Un rapporto della società di consulenza Tpi dice che l’outsourcing fa risparmiare sì, ma non così tanto come alcuni promettono.
L’outsourcing dell’It fa risparmiare mediamente il 15% dei costi operativi di infrastruttura e di sostegno alle attività di business. Non di più, e non quel 60% che alcuni sbandierano.
È la conclusione a cui è giunta la società di consulenza Tpi, che ha comunicato ieri gli esiti di un rapporto condotto sul tema.
Secondo gli analisti della società texana (attiva dal 1989), casi pratici alla mano, dopo aver contabilizzato le parcelle per i professionisti che eseguono i servizi, i costi per la governance e quelli per la liquidazione di attività e competenze che l’outsourcing fa eliminare, i risparmi possono andare da un minimo del 10% a un massimo del 39%.

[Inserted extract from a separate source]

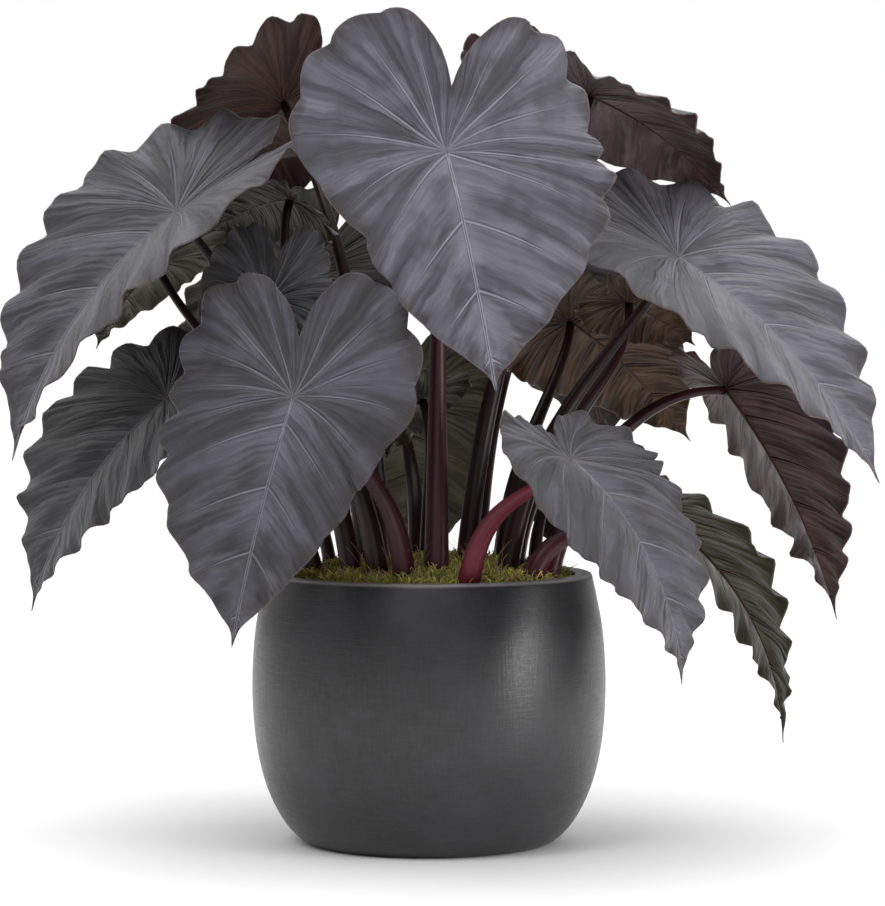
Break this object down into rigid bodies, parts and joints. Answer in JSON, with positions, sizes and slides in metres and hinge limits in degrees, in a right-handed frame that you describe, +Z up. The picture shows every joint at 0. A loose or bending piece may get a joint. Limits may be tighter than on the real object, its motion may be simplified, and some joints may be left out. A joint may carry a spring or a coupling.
{
  "type": "potted elephant ear plant",
  "caption": "Dark, heart-leaved elephant ear plant on tall arching stems, growing from moss in a round matte pot.",
  "frame": {"origin": "middle of the pot's flat underside, on the surface it stands on", "axes": "+Z up, the side shown in the picture faces -Y, +X to the viewer's right"},
  "size_m": [0.9793, 0.899, 0.9363],
  "materials": {
    "pot": "matte charcoal glaze, faintly brushed",
    "soil": "dark potting mix",
    "moss": "soft yellow-green moss",
    "petiole": "smooth dark burgundy stem",
    "blade": "silky charcoal-violet leaf"
  },
  "bodies": {
    "root": {"pot": "pot", "soil": "soil", "moss": "moss", "crown_petiole": "petiole", "crown_blade": "blade", "left_upper_petiole": "petiole", "left_upper_blade": "blade", "left_lower_petiole": "petiole", "left_lower_blade": "blade", "left_front_petiole": "petiole", "left_front_blade": "blade", "right_upper_petiole": "petiole", "right_upper_blade": "blade", "right_front_petiole": "petiole", "right_front_blade": "blade", "high_left_petiole": "petiole", "high_left_blade": "blade", "high_right_petiole": "petiole", "high_right_blade": "blade", "right_hanging_petiole": "petiole", "right_hanging_blade": "blade", "right_low_petiole": "petiole", "right_low_blade": "blade", "right_middle_petiole": "petiole", "right_middle_blade": "blade", "right_inner_petiole": "petiole", "right_inner_blade": "blade", "left_inner_petiole": "petiole", "left_inner_blade": "blade", "left_nest_petiole": "petiole", "left_nest_blade": "blade", "left_far_petiole": "petiole", "left_far_blade": "blade", "middle_small_petiole": "petiole", "middle_small_blade": "blade", "right_small_petiole": "petiole", "right_small_blade": "blade", "back_left_petiole": "petiole", "back_left_blade": "blade", "back_right_petiole": "petiole", "back_right_blade": "blade", "back_low_petiole": "petiole", "back_low_blade": "blade"}
  },
  "joints": []
}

Tpi fissa un valore medio al 15% soprattutto per i primi contratti.
Quello lanciato dalla società texana, quindi, è un richiamo al realismo, alla moderazione nel considerare ciò che di positivo, economicamente parlando, un’operazione di outsourcing può portare a un’azienda. E anche un invito, conseguente, a non concentrarsi esclusivamente sui risparmi di costo nel fare una valutazione delle attività di esternalizzazione della gestione It.

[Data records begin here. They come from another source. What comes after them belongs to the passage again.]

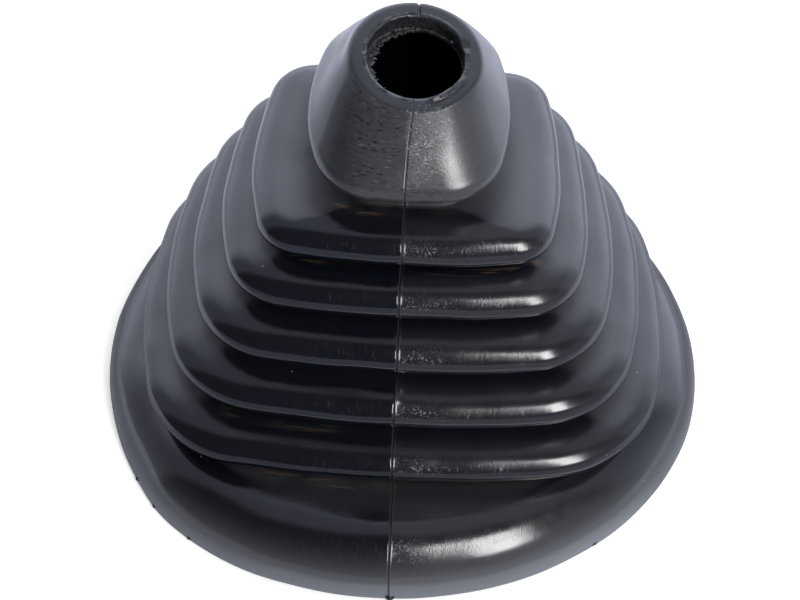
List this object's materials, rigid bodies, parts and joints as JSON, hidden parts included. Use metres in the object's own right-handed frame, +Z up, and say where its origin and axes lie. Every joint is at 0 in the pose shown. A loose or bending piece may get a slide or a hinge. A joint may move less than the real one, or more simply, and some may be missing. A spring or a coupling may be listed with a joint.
{
  "type": "gear shift boot",
  "caption": "Black moulded rubber bellows with a bulging base, stepped folds and a conical neck with a lever hole.",
  "frame": {"origin": "middle of the base, on the plane that the boot is seated on", "axes": "+Z up through the neck, +X across the wider side, -Y towards the side that the picture shows"},
  "size_m": [0.15, 0.1396, 0.1091],
  "materials": {
    "rubber": "moulded, dull shine"
  },
  "bodies": {
    "root": {"boot": "rubber"}
  },
  "joints": []
}
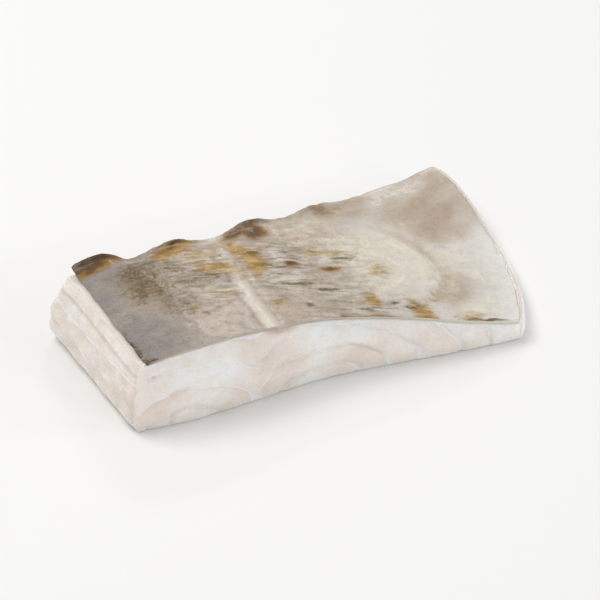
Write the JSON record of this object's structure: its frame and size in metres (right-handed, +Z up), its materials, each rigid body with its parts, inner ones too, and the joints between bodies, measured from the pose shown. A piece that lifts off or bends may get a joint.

L’analisi di Tpi, infatti, porta alla luce che la riduzione dei costi rimane la motivazione primaria all’outsourcing, ma è seguita dall’aumento della qualità nel servizio. Numericamente, secondo l’analista, in un anno la percentuale delle aziende che badano più alla qualità che ai costi è quasi raddoppiata (passando dall’11 al 21%).

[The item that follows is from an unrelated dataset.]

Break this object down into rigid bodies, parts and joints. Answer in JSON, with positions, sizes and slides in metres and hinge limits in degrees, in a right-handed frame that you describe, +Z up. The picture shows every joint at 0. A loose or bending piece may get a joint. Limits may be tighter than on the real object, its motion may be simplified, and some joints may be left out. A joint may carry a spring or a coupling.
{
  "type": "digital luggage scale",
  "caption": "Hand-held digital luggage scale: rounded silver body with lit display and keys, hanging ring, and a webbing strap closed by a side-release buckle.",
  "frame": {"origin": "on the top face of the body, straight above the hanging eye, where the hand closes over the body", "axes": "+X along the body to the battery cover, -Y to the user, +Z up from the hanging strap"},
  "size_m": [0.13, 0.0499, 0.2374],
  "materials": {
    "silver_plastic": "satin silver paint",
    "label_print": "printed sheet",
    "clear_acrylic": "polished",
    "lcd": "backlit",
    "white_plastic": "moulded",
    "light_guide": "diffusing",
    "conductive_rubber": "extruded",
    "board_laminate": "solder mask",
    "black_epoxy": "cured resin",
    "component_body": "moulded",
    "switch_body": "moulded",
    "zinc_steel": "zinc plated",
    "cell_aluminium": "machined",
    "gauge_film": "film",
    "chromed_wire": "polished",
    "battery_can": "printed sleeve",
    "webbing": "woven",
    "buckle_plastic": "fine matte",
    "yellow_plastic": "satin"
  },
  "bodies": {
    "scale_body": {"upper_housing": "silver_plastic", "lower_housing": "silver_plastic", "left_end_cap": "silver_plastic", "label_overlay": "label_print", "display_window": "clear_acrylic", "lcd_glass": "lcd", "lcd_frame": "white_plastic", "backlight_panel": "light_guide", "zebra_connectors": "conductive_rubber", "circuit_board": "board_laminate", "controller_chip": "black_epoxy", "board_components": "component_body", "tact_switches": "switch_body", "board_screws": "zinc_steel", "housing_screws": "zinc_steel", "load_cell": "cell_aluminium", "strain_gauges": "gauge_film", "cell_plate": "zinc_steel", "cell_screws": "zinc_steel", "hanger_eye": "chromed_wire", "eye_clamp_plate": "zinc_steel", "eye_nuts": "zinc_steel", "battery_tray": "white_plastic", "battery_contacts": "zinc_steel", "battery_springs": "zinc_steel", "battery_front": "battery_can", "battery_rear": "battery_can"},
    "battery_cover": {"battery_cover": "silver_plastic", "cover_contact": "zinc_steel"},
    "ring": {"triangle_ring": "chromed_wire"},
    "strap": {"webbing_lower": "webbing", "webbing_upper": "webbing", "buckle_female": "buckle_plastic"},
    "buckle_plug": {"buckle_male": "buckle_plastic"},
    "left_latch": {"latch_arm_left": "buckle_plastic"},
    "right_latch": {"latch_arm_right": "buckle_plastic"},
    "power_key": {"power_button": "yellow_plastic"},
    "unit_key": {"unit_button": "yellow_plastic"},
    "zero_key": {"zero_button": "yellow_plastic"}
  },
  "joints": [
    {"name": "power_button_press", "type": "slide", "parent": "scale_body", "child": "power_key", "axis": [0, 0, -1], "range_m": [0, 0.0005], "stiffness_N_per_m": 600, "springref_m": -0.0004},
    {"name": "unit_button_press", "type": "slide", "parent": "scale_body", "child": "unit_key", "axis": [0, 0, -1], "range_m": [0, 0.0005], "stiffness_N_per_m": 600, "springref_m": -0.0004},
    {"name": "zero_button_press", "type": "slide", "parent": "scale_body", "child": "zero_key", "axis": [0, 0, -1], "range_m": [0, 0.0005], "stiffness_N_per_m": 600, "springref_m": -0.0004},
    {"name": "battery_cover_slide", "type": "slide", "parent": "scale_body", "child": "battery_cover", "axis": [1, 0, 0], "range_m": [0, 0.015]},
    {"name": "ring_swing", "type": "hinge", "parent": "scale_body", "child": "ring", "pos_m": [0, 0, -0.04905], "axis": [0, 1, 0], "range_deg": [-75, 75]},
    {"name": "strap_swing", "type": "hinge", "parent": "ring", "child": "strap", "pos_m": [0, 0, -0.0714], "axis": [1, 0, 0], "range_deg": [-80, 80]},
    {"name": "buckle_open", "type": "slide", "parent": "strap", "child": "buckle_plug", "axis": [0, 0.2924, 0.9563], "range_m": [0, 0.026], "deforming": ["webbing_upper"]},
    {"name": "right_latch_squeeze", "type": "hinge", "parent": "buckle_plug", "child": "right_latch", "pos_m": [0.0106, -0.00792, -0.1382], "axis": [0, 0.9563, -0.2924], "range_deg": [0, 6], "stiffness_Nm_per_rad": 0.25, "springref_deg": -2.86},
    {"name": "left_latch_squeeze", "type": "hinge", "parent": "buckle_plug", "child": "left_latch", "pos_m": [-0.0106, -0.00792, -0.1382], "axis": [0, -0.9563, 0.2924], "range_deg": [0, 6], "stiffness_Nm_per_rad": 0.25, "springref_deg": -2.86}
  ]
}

Dando un occhio al mercato mondiale dell’outsourcing, Tpi nota che il primo trimestre del 2006 è stato il migliore di sempre in materia di nuovi contratti firmati dai grandi fornitori di servizi: 83, per un controvalore complessivo di 18 miliardi di euro (21,9 miliardi di dollari), rispetto ai 76 (per 13 miliardi di euro) dello scorso anno. Fra le società più attive, Ibm, Eds e T-Systems.